Task description: Going from the top of the data below, give again each line through the one containing "floor_mesh.materials.append(floor_material)", both ends kept.

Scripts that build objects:
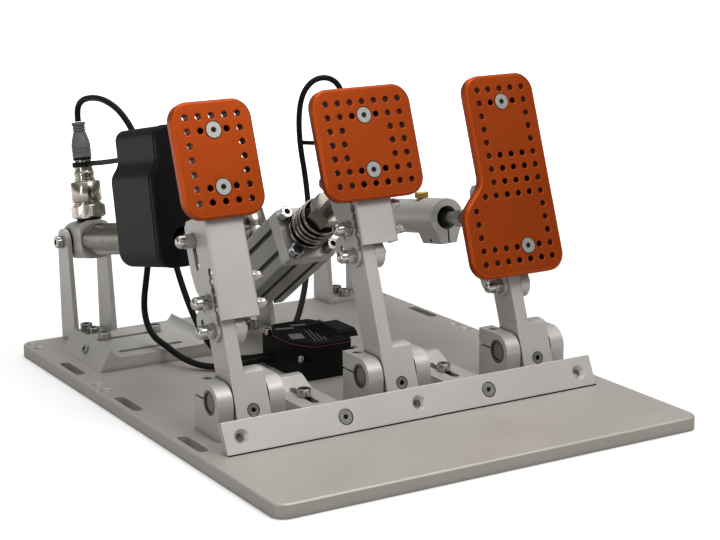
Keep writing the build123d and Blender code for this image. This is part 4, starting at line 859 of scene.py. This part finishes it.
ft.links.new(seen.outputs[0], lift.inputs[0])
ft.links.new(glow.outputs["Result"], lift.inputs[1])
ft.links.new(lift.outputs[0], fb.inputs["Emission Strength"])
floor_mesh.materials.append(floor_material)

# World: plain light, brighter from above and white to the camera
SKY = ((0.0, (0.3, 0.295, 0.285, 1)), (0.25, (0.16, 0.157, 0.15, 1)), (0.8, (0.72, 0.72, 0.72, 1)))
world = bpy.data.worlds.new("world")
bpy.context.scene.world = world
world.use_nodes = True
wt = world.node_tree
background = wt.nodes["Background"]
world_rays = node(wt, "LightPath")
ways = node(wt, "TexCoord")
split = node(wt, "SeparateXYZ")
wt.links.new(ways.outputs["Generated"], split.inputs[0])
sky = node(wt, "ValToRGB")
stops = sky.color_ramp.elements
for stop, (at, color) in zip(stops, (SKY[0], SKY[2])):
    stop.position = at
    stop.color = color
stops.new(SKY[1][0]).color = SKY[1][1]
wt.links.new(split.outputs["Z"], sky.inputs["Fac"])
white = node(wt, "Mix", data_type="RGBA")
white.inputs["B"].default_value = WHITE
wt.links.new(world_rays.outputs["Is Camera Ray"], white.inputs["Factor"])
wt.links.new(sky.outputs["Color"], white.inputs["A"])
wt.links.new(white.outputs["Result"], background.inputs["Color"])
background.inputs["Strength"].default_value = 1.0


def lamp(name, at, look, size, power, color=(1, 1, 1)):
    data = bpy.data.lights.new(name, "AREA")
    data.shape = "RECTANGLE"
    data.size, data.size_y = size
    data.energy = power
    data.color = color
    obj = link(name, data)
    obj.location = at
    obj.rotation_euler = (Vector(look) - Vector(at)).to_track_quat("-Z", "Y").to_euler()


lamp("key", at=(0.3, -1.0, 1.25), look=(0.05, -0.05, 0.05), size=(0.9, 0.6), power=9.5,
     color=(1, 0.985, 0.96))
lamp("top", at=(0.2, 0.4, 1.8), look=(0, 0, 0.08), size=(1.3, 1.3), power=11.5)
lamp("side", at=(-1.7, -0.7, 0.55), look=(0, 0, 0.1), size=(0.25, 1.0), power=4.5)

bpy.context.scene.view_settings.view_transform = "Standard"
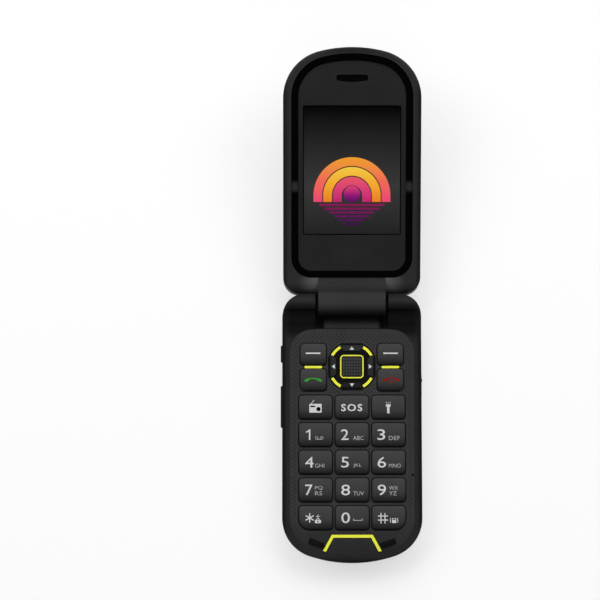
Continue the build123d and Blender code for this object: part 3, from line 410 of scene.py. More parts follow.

Reply to the exercise:
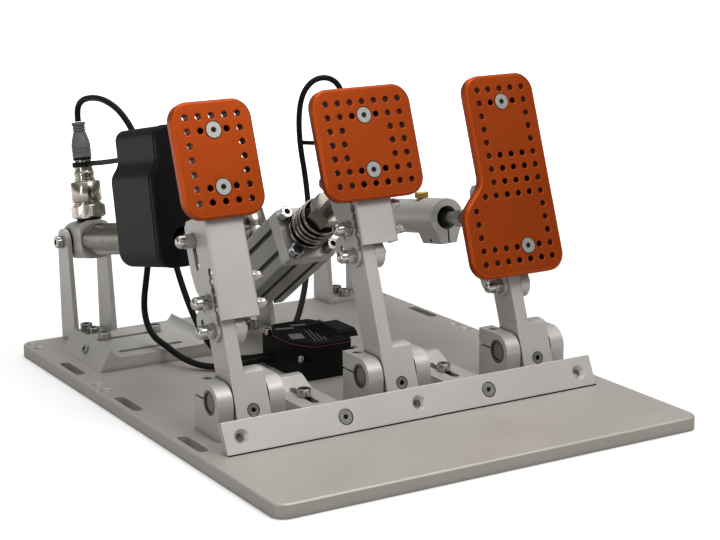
Keep writing the build123d and Blender code for this image. This is part 4, starting at line 859 of scene.py. This part finishes it.
ft.links.new(seen.outputs[0], lift.inputs[0])
ft.links.new(glow.outputs["Result"], lift.inputs[1])
ft.links.new(lift.outputs[0], fb.inputs["Emission Strength"])
floor_mesh.materials.append(floor_material)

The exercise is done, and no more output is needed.